Yeah, it happens to work out OK in the current Pixelblaze architecture, though I think you’re right that it’s not guaranteed in most shader frameworks; they reserve the right to call render with some pixel indices more frequently than others, and not necessarily in any order.

So it seems also reasonable to pre-populate the uncached values with a marker value, then only cachedCoordCount++ when a marker is replaced.

GeekMomProjects · September 13, 2022, 1:30am

Hi All,

Just to follow up, I followed @jeff 's example and made a test using the code below, which can either compute a pixel’s spherical values in every call to render3D -or- use cached spherical values it computes once per pixel. Switching between the two modes requires commenting or uncommenting the line render3D = cacheAndRender3D

The pattern itself is just a simple moving “bullseye” with hues determined by the distance from a point which oscillates in two dimensions.

For 320 pixels (I’ve only got 5 of the 6 8x8 matrices in my build assembled ATM) the uncached version yields about 55 FPS and the cached version gives about 72 FPS. Which is significant, but I had expected a bigger difference based on my impressions of the computational expense of inverse trig functions. Either I was quite wrong about that or you’ve done some very impressive optimization, @wizard!

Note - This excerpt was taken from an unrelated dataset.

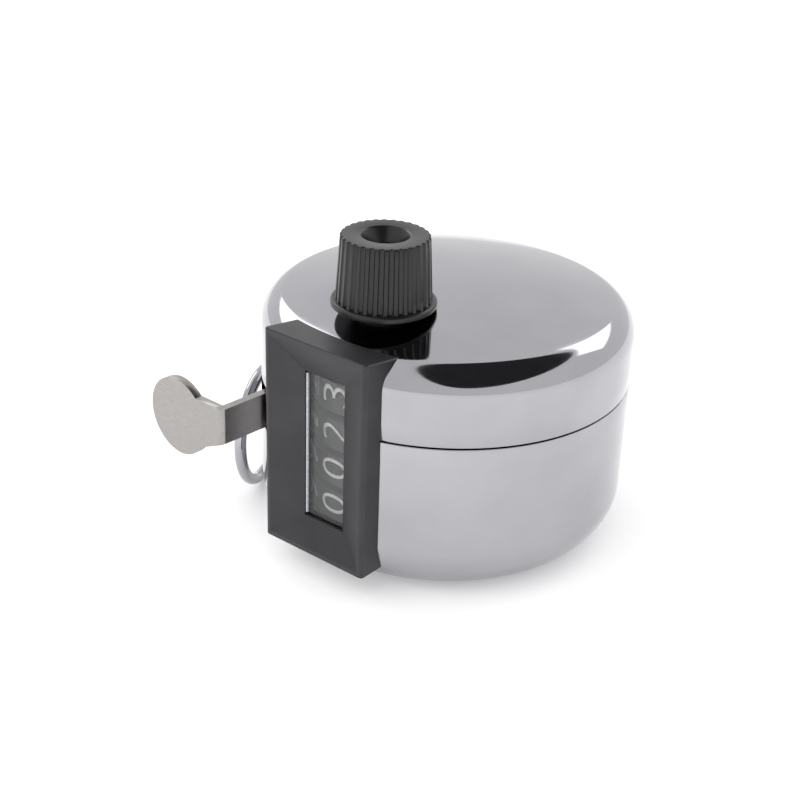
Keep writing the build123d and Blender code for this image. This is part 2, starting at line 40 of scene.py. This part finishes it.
print("frame loaded:", len(nodes), "nodes")


# small helpers

def hexColour(text):
    # sRGB hex to the linear values that shaders work in
    text = text.lstrip("#")
    linear = []
    for start in (0, 2, 4):
        part = int(text[start:start + 2], 16) / 255
        linear.append(part / 12.92 if part <= 0.04045 else ((part + 0.055) / 1.055) ** 2.4)
    return (*linear, 1.0)


def addNode(tree, kind, settings=None, links=None):
    # one node, with its settings and the sockets that feed it
    node = tree.nodes.new(kind)
    for key, value in (settings or {}).items():
        if hasattr(node, key) and key not in node.inputs:
            setattr(node, key, value)
        else:
            node.inputs[key].default_value = value
    for key, source in (links or {}).items():
        tree.links.new(source, node.inputs[key])
    return node


def deselectAll():
    if bpy.context.object and bpy.context.object.mode != "OBJECT":
        bpy.ops.object.mode_set(mode="OBJECT")
    bpy.ops.object.select_all(action="DESELECT")


def pick(piece):
    deselectAll()
    piece.select_set(True)
    bpy.context.view_layer.objects.active = piece


def settle(piece):
    # leaves the object at the origin with its place in its mesh
    pick(piece)
    bpy.ops.object.transform_apply(location=True, rotation=True, scale=True)


def applyAll(piece):
    pick(piece)
    for modifier in list(piece.modifiers):
        bpy.ops.object.modifier_apply(modifier=modifier.name)


def smooth(piece, degrees=30):
    pick(piece)
    bpy.ops.object.shade_smooth_by_angle(angle=math.radians(degrees))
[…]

Anyhow, thanks again all for the excellent advice, and I learned some very useful concepts from the responses here.

-Debra

// Try caching spherical coordinates. All points on a sphere so can ignore rho
function initVals(v,i,a) {a[i] = -1;}
var phiVals = array(pixelCount)     // Normalized phi values
phiVals.forEach(initVals)           // Initialize phi to -1
var thetaVals = array(pixelCount)   // Normalized theta values
export var cachedCount = 0          // Number of cached pixel values

export function beforeRender(delta) {
  t1 = time(.06)
  t2 = time(.023)
  wx = wave(t1)
  wy = wave(t2)
  
  // Have cached all values. Can pull them from arrays instead of doing computation
  if (cachedCount >= pixelCount) render3D = render3DfromCache
}

export function cacheAndRender3D(index, x, y, z) {
  var phi = phiVals[index]
  var theta = thetaVals[index]
  if (phi < 0) {
    x -= .5
    y -= .5
    z -= .5
    theta = thetaVals[index] = 1 + atan2(y,x)/PI2
    phi = phiVals[index] = acos(z/hypot3(x,y,z))/PI
    cachedCount++
  }
  render2D(index, theta, phi)
}

export function render3DfromCache(index, x, y, z) {
  render2D(index, thetaVals[index], phiVals[index])
}

// This function computes spherical values with each call
export function render3D(index, x, y, z) {
  x -= 0.5
  y -= 0.5
  z -= 0.5
  render2D(index, 1 + atan2(y,x)/PI2, acos(z/hypot3(x,y,z))/PI)
}

// Comment out the next line to make the code compute pixel spherical values in 
// each call to render3D. Uncomment it to make the code use cached values instead
render3D = cacheAndRender3D

// Select hue by distance from a point oscillating in x and y
export function render2D(index, x, y) {
  hsv(2*hypot(x-wx,y-wy)+t1,1,1)
}